Don’t rely on the copyright!
“Anything that isn’t patented can be copied.”
The innovations contained in software can – and should – be protected by patents.
Beat Weibel, head of Siemens’ patent department, speaks about the special concerns regarding software inventions in the field of patents as well as common misconceptions.
You have headed Siemens’ patent department since 2013. Can you briefly describe the work that you do?
Ideas get turned into innovations and then into competitive advantages. Without good quality patent protection, however, competitors can easily use the results and findings obtained with impunity, and we quickly lose these advantages. Our work therefore focuses on strengthening Siemens’ competitiveness by creating and managing our global portfolio of intellectual property rights. These include patents, trademark and name rights, designs, copyrights, and domain names. Our strategy is aimed at globally protecting the business success that the innovation gives us in an application. The best way to do this is through close proximity to the researchers, which is the key to establishing a patent portfolio that is known primarily for its high quality and not just its size.
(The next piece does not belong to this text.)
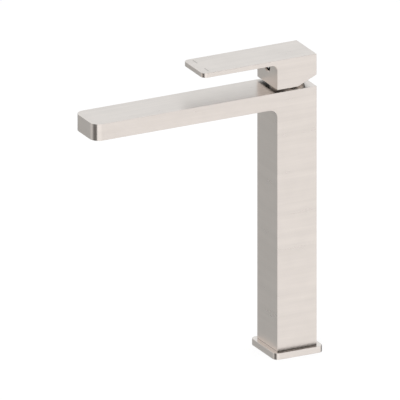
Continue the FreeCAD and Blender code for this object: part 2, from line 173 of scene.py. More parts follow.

Let’s talk about software. Siemens is, after all, one of the world’s top ten software companies. Software is the key to our innovations and is frequently responsible for the actual customer benefit. But it is often said that patents cannot protect software. Copyright should in fact be sufficient protection, isn’t that right?
That is a very common misconception! Anything that isn’t patented can be copied or imitated. A copyright protects the text written by an author. In the case of software, this text is the source or machine code written in the programming language. But the intellectual effort needed to solve a problem in a certain way comes before the code is written. This can be a new algorithm or a particularly efficient one, a new AI process, or the recording of a new parameter. But this function, which is where the software’s actual value lies, is not protected by copyright.
We cannot use copyright to prevent our competition from coming up with alternative program code that has the same innovative function. The only way to protect the function is with a patent. In other words, patents can protect the WHAT and HOW of a software function, while copyright protects only the software text or code. Combining these two mechanisms provides the most comprehensive protection.
It takes far less time to develop software than hardware. The trend is toward agile software development and rapid prototyping. Many people are under the impression that patents are useless because a computer program’s lifecycle is very short.
We should not totally reject this impression out of hand. But we are concerned with protecting innovative functions in software and not short-lived codes. A good software function lasts for multiple software generations, and an outstanding functionality can set products apart over a long period of time. We need to find these protection-worthy ideas and patent them.
Isn’t it difficult to prove violations of software patents? After all, a competitor’s software, even if it is stolen, is often in the form of well-hidden machine code that is integrated in the hardware. How can you tell that this code uses protected functions without also knowing the program code?
Many software-based functions are clearly visible. For example, to prove that a patent relating to a graphical user interface was violated, we don’t even need to have the program code. But even if we have to provide evidence that a program implements a patented function, there are ways to do this. The source code is fully accessible, and today analysis software can already track down correlations between software codes. In other words, it can automatically determine whether third-party software works in a way that is suspiciously similar to our protected function. The tools for analyzing software are also being constantly improved. We assume that any software can be retranslated, analyzed, and checked within a period of approximately twelve months.
Open source is the opposite of copyright. Even Siemens uses and creates open-source software. What is your take on this?
Both models have their benefits. We love open-source software, use it frequently, and help implement related projects. This type of software is an excellent choice when there is little competition or when, as part of an ecosystem, we want to explicitly invite others to work with our standards and methods. But we would like to prevent proprietary software, which has cost us a lot of time and money to develop, from becoming part of open-source software.
So is the challenge is to recognize in a timely fashion the functions that are so important that they should be protected by a patent as intellectual property?
That’s right. Time is the determining factor here. I always encourage our inventors and patent attorneys to work together at a very early stage of research and development activities, so that together we can employ the best protective mechanisms. It’s important for the inventors to bring us on board when they come up with something new for a project or combine older components in new ways.
Everyone needs to know this: Anything that isn’t patented can be copied.